The board’s order includes 33 conditions that developers must meet before, during and after construction.
“As a first-of-its-kind project the actual impacts of the facility are, naturally, still unknown,” the 111-page order said. “This is obviously not unexpected because, as a demonstration project, the aim of this facility is to gather knowledge that will better inform us and the public going forward.”
Sam Randazzo, the chairman of the board and head of the Public Utilities Commission of Ohio, said the order includes a “public and transparent data collection and submission process to better inform the board stakeholders and the public on questions and risks related to the construction and operation of the turbines.”
The conditions include radar studies and a bird and bat impact mitigation plan, including a collision monitoring plan.
The Icebreaker project will also be required to stop turbines during nighttime hours from March 1 through October when there is heightened risk to bird and bat populations. The operator can seek to modify the condition after submitting monitoring information to the board.

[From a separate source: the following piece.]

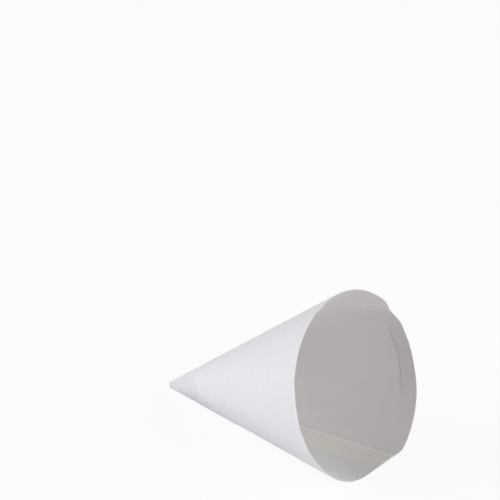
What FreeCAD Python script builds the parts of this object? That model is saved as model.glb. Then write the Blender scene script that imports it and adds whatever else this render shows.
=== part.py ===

The board certificate approved yesterday is among eight major permits from more than a dozen state and federal agencies that developers must secure before building the project.
As the project name suggests, Icebreaker is aimed at proving the viability of offshore wind in the Great Lakes, including the regulatory approval process.
Williams, the state senator from Cleveland, said yesterday’s approval will help pave the way for future projects.
“I believe that this will be something that other states across the country will be looking at us for direction,” she said during yesterday’s meeting.
Nordman, the Grand Valley State University professor, said the permitting process is the first barrier for many states.
“Most other states and provinces don’t have regulations in place that could even permit an offshore wind farm. I think the lack of a clear permitting process hinders interest from developers. But if developers aren’t interested, then there’s no rush to take the political risk in proposing a new permitting process. It’s a Catch-22,” he said.